Programmi scolastici vecchi, scarsamente collegati con la realtà e prodotti da docenti poco motivati: a pensarla così sarebbero quasi la metà di coloro che hanno partecipato all’indagine che ha prodotto il Report ‘Fragilitalia’ dell’area studi di Legacoop-Ipsos dedicato al sistema scolastico. Con quattro partecipanti su dieci all’indagine che avrebbero pure puntato il dito sui docenti, considerati in media poco preparati e quindi non adatti al ruolo che svolgono da dietro la cattedra.
Con questi presupposti, dallo studio statistico non poteva che scaturire una valutazione media complessiva del sistema scolastico italiano appena poco superiore alla sufficienza (voto 6,3).

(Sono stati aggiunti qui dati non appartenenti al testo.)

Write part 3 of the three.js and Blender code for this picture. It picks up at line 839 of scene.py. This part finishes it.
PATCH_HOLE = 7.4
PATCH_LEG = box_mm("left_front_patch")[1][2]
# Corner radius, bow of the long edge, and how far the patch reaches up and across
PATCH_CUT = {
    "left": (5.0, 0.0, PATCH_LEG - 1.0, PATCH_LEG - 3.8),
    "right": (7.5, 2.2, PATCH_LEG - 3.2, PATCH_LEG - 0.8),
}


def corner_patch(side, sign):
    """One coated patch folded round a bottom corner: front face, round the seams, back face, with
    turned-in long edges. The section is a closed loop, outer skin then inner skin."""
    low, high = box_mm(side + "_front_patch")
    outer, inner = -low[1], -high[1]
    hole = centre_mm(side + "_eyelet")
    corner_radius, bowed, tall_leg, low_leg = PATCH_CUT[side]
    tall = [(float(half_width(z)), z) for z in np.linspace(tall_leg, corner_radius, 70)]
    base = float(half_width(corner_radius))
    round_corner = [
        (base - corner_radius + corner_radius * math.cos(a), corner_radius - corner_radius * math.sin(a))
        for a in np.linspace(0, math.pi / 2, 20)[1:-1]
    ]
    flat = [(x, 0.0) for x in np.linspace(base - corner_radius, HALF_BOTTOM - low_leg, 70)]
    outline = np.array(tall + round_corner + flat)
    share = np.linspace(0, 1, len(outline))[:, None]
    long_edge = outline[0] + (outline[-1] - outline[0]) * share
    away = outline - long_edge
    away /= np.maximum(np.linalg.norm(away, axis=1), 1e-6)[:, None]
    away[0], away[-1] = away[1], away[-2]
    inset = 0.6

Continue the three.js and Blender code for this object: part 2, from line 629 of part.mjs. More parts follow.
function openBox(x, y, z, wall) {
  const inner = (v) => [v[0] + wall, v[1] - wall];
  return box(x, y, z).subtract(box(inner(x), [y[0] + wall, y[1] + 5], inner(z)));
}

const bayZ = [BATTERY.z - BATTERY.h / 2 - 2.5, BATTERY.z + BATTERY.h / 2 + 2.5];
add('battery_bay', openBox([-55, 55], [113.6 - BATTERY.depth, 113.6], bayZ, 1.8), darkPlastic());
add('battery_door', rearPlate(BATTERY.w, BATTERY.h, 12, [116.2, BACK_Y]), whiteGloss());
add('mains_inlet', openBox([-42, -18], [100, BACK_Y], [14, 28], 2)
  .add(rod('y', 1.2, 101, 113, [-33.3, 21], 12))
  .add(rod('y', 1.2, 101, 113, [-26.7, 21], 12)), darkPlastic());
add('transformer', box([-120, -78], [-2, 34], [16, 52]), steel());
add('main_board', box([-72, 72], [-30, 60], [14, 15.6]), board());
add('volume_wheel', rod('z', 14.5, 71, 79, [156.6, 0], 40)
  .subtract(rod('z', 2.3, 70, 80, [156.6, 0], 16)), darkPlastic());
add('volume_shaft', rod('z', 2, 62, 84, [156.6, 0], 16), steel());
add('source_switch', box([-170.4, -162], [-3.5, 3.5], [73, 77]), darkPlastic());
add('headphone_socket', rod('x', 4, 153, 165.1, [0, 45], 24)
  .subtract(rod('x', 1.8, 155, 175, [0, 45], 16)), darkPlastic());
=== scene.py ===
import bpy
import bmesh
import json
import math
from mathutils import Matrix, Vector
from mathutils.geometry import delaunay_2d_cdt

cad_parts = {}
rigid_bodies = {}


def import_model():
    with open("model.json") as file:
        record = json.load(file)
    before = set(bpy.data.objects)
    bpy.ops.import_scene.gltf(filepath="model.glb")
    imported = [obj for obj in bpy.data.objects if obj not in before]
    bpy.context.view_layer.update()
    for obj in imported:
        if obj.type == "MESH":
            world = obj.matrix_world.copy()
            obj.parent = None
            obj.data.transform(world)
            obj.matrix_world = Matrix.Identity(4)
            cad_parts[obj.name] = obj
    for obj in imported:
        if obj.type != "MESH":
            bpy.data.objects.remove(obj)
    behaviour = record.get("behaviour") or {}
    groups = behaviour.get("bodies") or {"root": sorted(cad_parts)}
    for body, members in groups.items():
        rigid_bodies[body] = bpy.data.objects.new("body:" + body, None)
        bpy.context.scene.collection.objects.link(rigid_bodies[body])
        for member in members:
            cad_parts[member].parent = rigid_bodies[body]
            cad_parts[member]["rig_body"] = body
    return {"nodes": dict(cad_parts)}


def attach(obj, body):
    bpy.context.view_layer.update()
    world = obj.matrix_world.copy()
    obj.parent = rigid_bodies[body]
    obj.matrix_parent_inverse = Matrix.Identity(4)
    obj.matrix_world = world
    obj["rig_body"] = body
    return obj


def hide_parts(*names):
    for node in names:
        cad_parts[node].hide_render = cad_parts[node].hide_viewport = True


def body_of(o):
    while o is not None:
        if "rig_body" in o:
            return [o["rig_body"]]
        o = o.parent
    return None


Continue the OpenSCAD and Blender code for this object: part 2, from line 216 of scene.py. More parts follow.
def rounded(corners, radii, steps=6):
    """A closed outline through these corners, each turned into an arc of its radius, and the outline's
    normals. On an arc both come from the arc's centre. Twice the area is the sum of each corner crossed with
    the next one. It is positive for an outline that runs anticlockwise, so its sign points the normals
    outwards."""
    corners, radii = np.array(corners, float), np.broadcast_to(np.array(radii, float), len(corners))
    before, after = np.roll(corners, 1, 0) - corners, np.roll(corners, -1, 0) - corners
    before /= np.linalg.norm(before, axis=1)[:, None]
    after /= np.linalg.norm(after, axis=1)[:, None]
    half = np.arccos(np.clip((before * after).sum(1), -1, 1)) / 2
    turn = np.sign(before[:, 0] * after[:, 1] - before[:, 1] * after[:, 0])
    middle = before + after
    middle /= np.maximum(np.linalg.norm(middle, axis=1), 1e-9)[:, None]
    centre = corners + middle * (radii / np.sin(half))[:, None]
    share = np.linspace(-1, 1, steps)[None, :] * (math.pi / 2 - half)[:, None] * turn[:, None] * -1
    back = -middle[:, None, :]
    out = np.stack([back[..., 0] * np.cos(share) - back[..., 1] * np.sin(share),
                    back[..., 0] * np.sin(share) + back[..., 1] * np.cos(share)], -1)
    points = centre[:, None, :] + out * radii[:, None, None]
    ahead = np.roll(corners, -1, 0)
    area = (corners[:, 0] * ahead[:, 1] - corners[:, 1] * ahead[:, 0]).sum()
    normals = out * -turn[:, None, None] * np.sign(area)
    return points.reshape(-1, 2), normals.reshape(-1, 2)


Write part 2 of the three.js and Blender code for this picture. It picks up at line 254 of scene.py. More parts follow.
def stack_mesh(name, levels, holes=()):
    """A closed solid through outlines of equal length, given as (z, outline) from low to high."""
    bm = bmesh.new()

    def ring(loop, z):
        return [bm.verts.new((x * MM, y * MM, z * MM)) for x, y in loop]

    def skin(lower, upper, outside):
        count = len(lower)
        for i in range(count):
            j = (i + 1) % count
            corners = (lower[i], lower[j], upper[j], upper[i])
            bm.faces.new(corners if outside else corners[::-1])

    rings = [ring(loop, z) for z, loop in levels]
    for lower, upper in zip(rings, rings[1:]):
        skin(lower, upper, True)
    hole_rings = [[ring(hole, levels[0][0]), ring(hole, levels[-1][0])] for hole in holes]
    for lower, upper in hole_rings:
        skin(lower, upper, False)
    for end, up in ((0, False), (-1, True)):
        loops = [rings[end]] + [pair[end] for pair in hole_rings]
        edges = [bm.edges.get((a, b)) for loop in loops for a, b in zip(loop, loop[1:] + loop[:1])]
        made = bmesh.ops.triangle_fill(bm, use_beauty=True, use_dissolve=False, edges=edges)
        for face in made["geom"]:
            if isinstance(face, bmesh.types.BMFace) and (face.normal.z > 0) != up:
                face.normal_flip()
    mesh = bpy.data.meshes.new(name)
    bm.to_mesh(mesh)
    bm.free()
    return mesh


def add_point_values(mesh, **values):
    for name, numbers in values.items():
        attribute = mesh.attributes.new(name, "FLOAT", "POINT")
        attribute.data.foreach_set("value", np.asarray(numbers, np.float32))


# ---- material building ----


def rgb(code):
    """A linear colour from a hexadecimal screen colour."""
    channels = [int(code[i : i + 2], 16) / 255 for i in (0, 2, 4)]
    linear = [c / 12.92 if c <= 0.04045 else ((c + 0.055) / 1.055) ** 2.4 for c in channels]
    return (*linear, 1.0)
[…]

“Le principali carenze della scuola – si legge nella sintesi del Report da noi pubblicata – vengono riscontrate nei programmi di studio obsoleti e troppo teorici (48%, con una punta del 52% nel Nord Est), nella scarsa motivazione dei docenti (45%, con 5 punti in meno), nell’edilizia scolastica (44%, 3 punti in meno), nelle dotazioni tecnologiche inadeguate (38%, che registrano il calo più marcato di valutazioni critiche, pari a 12 punti percentuali). Un dato in controtendenza è invece quello della scarsa preparazione dei docenti, che si colloca al 39%, in aumento di 3 punti rispetto alla rilevazione precedente”, mettendo quindi in discussione le modalità di reclutamento degli insegnanti in Italia.
Ma perché così tanta severità verso il sistema scuola? La risposta sta tutta nelle parole pronunciate dal presidente di Legacoop Simone Gamberini, secondo il quale “per esprimere al meglio il proprio diritto di cittadinanza è importante che ognuno possa sviluppare competenze che consentano di lavorare in modo che siano al contempo rispettate esigenze personali, sia sotto il profilo economico che umano, e che siano adeguate alla società nel suo insieme”.
La scuola, quindi, almeno secondo questa “visione”, viene considerata una sorta di “palestra” dove prepararsi e farsi i muscoli per entrare nel mondo del lavoro e della produzione. Con gli insegnanti che operano per raggiungere questo obiettivo.
Una concezione, quella di Legacoop, che appare vicina alle convinzioni del ministro dell’Istruzione e del Merito Giuseppe Valditara, in particolare quando sostiene che “la scuola deve porre al centro il futuro dei giovani nel mondo del lavoro: deve aprirsi – ha detto Valditara – alle opportunità offerte dal territorio e alla domanda delle aziende, anche attraverso l’insegnamento di esperti, tecnici e professionisti provenienti dal mondo imprenditoriale”.
Da questo presupposto – dal desiderio di preparare in funzione di quello che si farà “da grandi” – deriva dunque l’esigenza di andare a rivedere i programmi proposti a scuola (anche se da decenni sarebbe meglio parlare di “linee guida”), della necessità di svecchiarli, per ancorarli più alle esigenze del mercato lavorativo.
Francamente, la posizione risulta assai lontana da chi intende la scuola, invece, come fase preparatoria alla determinazione del pensiero critico, che guarda prima di tutto alla formazione morale, valoriale e culturale della persona, che crescendo sarà in grado di comprendere la realtà che lo circonda e di affrontarla al meglio ogni volta.
La differenza tra un adulto all’altezza solo in determinate circostanze (quelle per le quali ha acquisito competenze e conoscenze peculiari) e un adulto preparato a vivere il mondo, che sa di volta in volta esprimere al meglio la cosiddetta “resilienza” di fronte a quanto la vita gli mette davanti, sta tutta lì. Ognuno tragga le sue conclusioni.